Nei pezzi presentati a Lugano Andrianomearisoa si affida proprio al formato quadrato, figura statica per eccellenza entro la quale molte altre possono essere inscritte, e al nero, tinta che assorbe ogni frequenza come se le contenesse tutte.
I lavori sono stati assemblati dall’artista con brandelli di stoffa accostati e sovrapposti, una tecnica peculiare della sua cifra stilistica che riesce ad attribuire all’opera una volumetria quasi architettonica: le sete e i cotoni provenienti dall’Africa, in taluni casi tinti con i pigmenti della terra, sono tagliati, piegati, intrecciati e addossati a creare uno spazio dalla struttura ben definita ma al contempo dinamico e variegato negli effetti di luce e movimento. Il tessuto, materiale leggero e flessibile, caratterizza fin dagli esordi la pratica di Andrianomearisoa, un elemento che lo lega al suo paese perché porta con sé l’eco dei tipici panni del Madagascar, come il lamba, la stola dall’alto valore simbolico che gli abitanti sono soliti avvolgere attorno al proprio corpo.

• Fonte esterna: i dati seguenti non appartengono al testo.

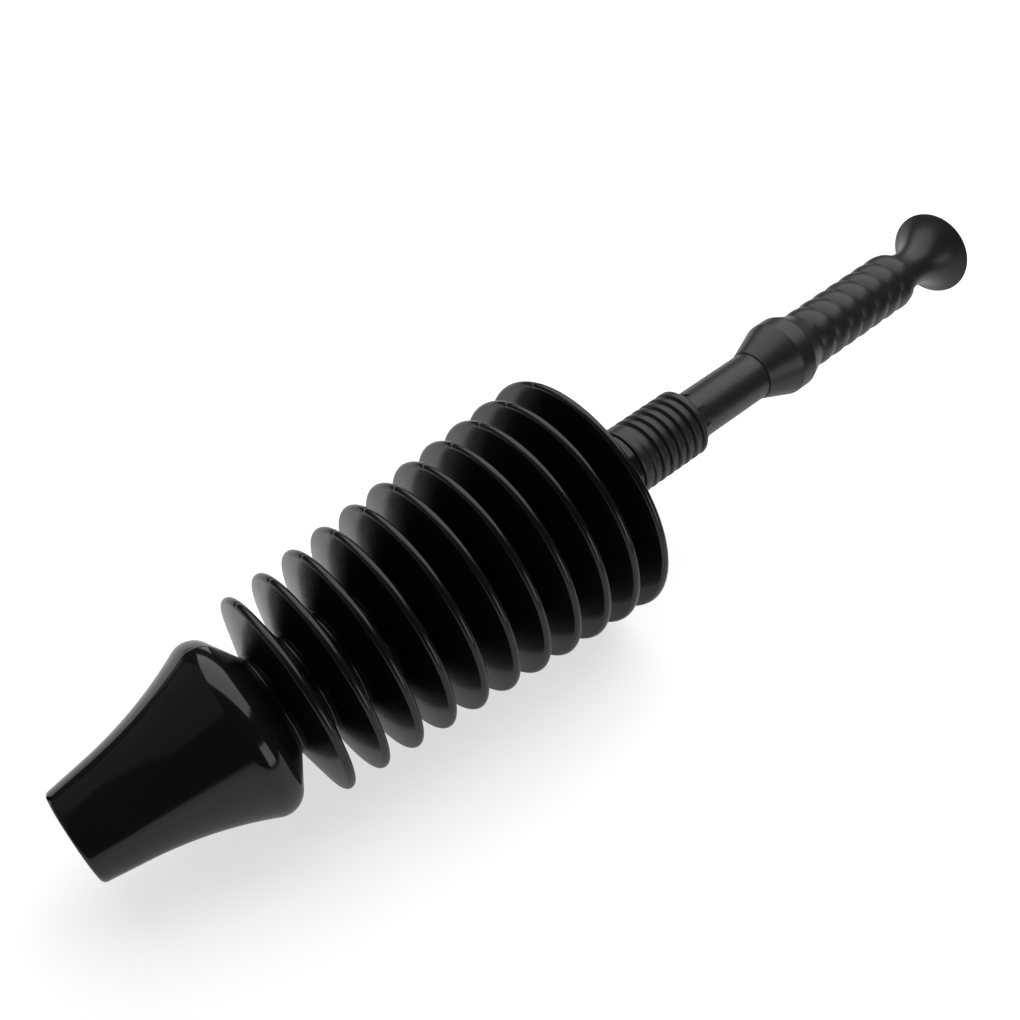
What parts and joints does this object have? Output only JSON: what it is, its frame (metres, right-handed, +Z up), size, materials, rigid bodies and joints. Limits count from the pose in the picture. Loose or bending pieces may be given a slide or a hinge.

Sebbene al primo impatto le opere dell’artista possono evocare atmosfere cupe, a uno sguardo più attento si coglie come il nero totale delle stoffe si apra a un’infinità di sfumature. Il nero di Andrianomearisoa, difatti, non è mai monocromatico, statico e austero, è invece diventato nel tempo una specie di sfida, reinterpretato e rinnovato costantemente dall’artista che lo declina ogni volta nelle sue tante possibilità espressive per regalare energia ed esuberanza alle creazioni.
Di particolare interesse nella rassegna luganese è il lavoro che dà il titolo alla mostra, The geometry of the angle as point of no return to dress the present, costituito da piccoli pezzi di cartone utilizzati come rocchetti su cui è stato avvolto del filo di seta nero e bianco a formare una croce, proprio come le matassine che ancora oggi vengono vendute nei mercati malgasci.
Tra fuggevolezza e fisicità, tra spazio e tempo, tra geometria e sentimento, tra tradizione e rinnovamento, l’arte di Andrianomearisoa rivela quanto il sapiente gioco tra materia, forma e colore possa sollevare una moltitudine di significati ed emozioni.